STATISTICAL PROCEDURES TO PROTECT CONFIDENTIALITY
Technological advances in computers and communications offer opportunities and threats: opportunities to process, access, and analyze large data sets more efficiently and threats of unauthorized access to individually identifiable data. Statistical disclosure limitation procedures (e.g., cell suppression, random error, topcoding) are used to transform data to limit the risk of disclosure. Use of such a procedure is called masking the data, because it is intended to hide personal characteristics of data subjects. Some statistical disclosure limitation techniques are designed for data accessed as tables, and some are designed for data accessed as records of individual data subjects (microdata).
Many federal statistical agencies have standards, guidelines, or formal review mechanisms that are designed to ensure that (1) adequate analyses of disclosure risk are performed and (2) appropriate statistical disclosure limitation techniques are applied prior to release of tables and public-use microdata files. Those standards and guidelines, however, vary widely in their specificity: Some contain only one or two simple rules; others are much more detailed. This variation across agencies in the comprehensiveness of disclosure review has little justification in terms of agency mission. Further, unfulfilled opportunities exist for agencies to work together and learn from one another, perhaps pooling resources to investigate the strengths and weaknesses of various statistical disclosure limitation techniques.

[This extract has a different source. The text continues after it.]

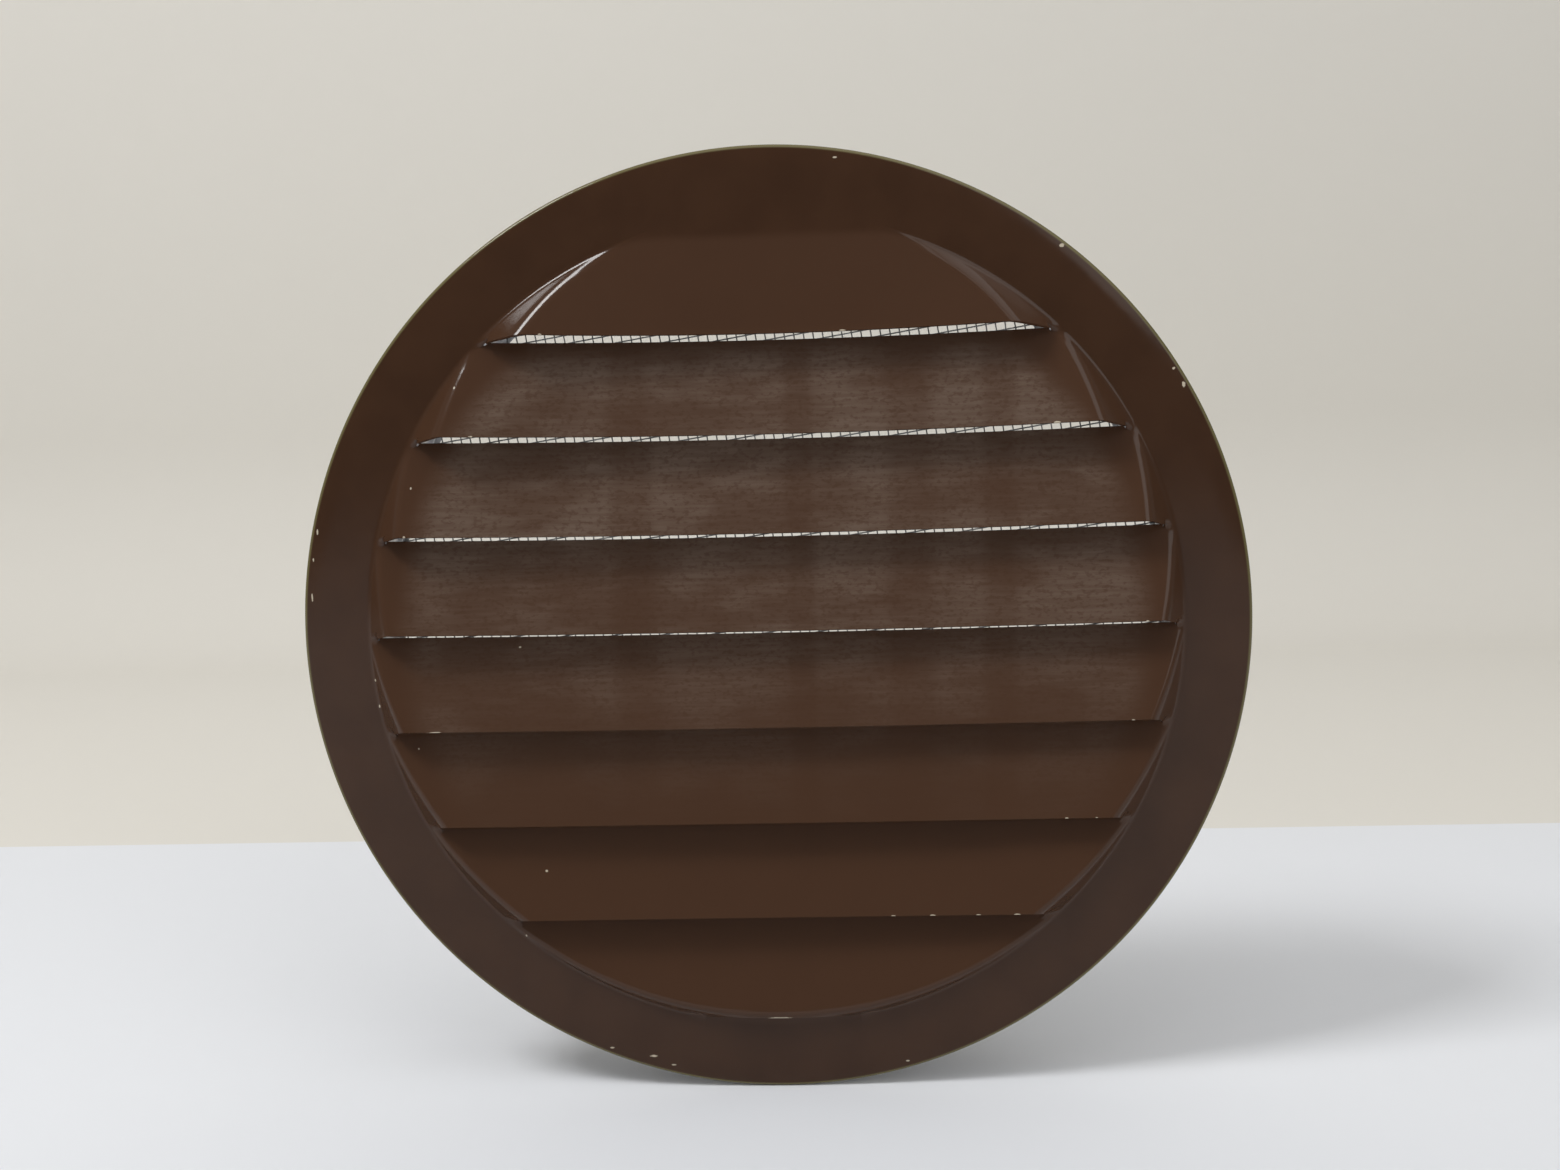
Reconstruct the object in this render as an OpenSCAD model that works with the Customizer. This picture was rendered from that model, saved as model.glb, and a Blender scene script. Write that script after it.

Every federal statistical agency should develop standards and procedures for the application of effective statistical disclosure limitation techniques to all forms of data dissemination, taking advantage of relevant features of standards and procedures that have worked well for other agencies. Particular care should be taken in the review of proposals for the release of new public-use microdata files. In choosing among different disclosure limitation techniques, agencies should take account of the level of protection
provided and the effects on the ability of users to draw valid inferences.
Based on its findings, the panel endorses the Federal Committee on Statistical Methodology's recommendation that "All federal agencies releasing statistical information, whether in tabular or microdata form, should formulate and apply policies and procedures designed to avoid unacceptable disclosures" (Report on Statistical Disclosure and Disclosure-Avoidance Techniques, Statistical Policy Working Paper 2, 1978:41–42, Recommendation B1). Since this panel convened, the federal statistical agencies have initiated some activities consonant with the above recommendation. In particular, in 1991 the Office of Management and Budget's Statistical Policy Office took the lead in organizing an interagency committee to coordinate research on statistical disclosure analysis.
Recommendation 6.1 The Office of Management and Budget's Statistical Policy Office should continue to coordinate research work on statistical disclosure analysis and should disseminate the results of this work broadly among statistical agencies. Major statistical agencies should actively encourage and participate in scholarly statistical research in this area. Other agencies should keep abreast of current developments in the application of statistical disclosure limitation techniques.
Statistical disclosure limitation methods can hide or distort relations among study variables and result in analyses that are incomplete or misleading. Further, data masked by some disclosure limitation methods can only be analyzed accurately by researchers who are highly sophisticated methodologically.
Recommendation 6.2 Statistical agencies should determine the impact on statistical analyses of the techniques they use to mask data. They should be sure that the masked data can be accurately analyzed by a range of typical researchers. If the data cannot be accurately analyzed using standard statistical software, the agency should make appropriate consulting and software available.
The panel believes that no one procedure can be developed for all statistical agencies. Furthermore, confidentiality laws governing
particular agencies differ, as do the types of data collected and the needs of data users. Thus, the panel also endorses the following recommendations contained in Statistical Policy Working Paper 2:
In formulating disclosure-avoidance policies, agencies should give particular attention to the sensitivity of different data items…. Agencies should avoid framing regulations and policies which define unacceptable statistical disclosure in unnecessarily broad or absolute terms. Agencies should apply a test of reasonableness, i.e., releases should be made in such a way that it is reasonably certain that no information about a specific individual will be disclosed in a manner that can harm that individual (p. 42, part of Recommendation B1).
Given the potential difficulties that certain statistical disclosure limitation techniques can cause for analysts, it is important that federal statistical agencies involve data users in selecting such procedures. In the past, agency staffs have often been the sole determiners of which statistical disclosure limitation techniques are to be used prior to releasing tables and microdata files.
Recommendation 6.3 Each statistical agency should actively involve data users from outside the agency as statistical disclosure limitation techniques are developed and applied to data.
Three recommendations of the panel refer to the general management of the confidentiality and data access functions of federal statistical agencies.
Recommendation 8.1 Each federal statistical agency should review its staffing and management of confidentiality and data access functions, with particular attention to the assignment within the agency of responsibilities for these functions and the background and experience needed for persons who exercise these responsibilities.
Recommendation 8.2 Statistical agencies should take steps to provide staff training in fair information practices, informed consent procedures, confidentiality laws and policies, statistical disclosure limitation procedures, and related topics.
Recommendation 8.5 The panel supports the general concept of an independent federal advisory body charged with fostering a climate of enhanced protection for all federal data about persons and responsible data dissemination for research and statistical purposes. Any such advisory body should promote the principle of functional separation and have professional staff with expertise in privacy protection, computer data bases, official statistics, and research uses of federal data.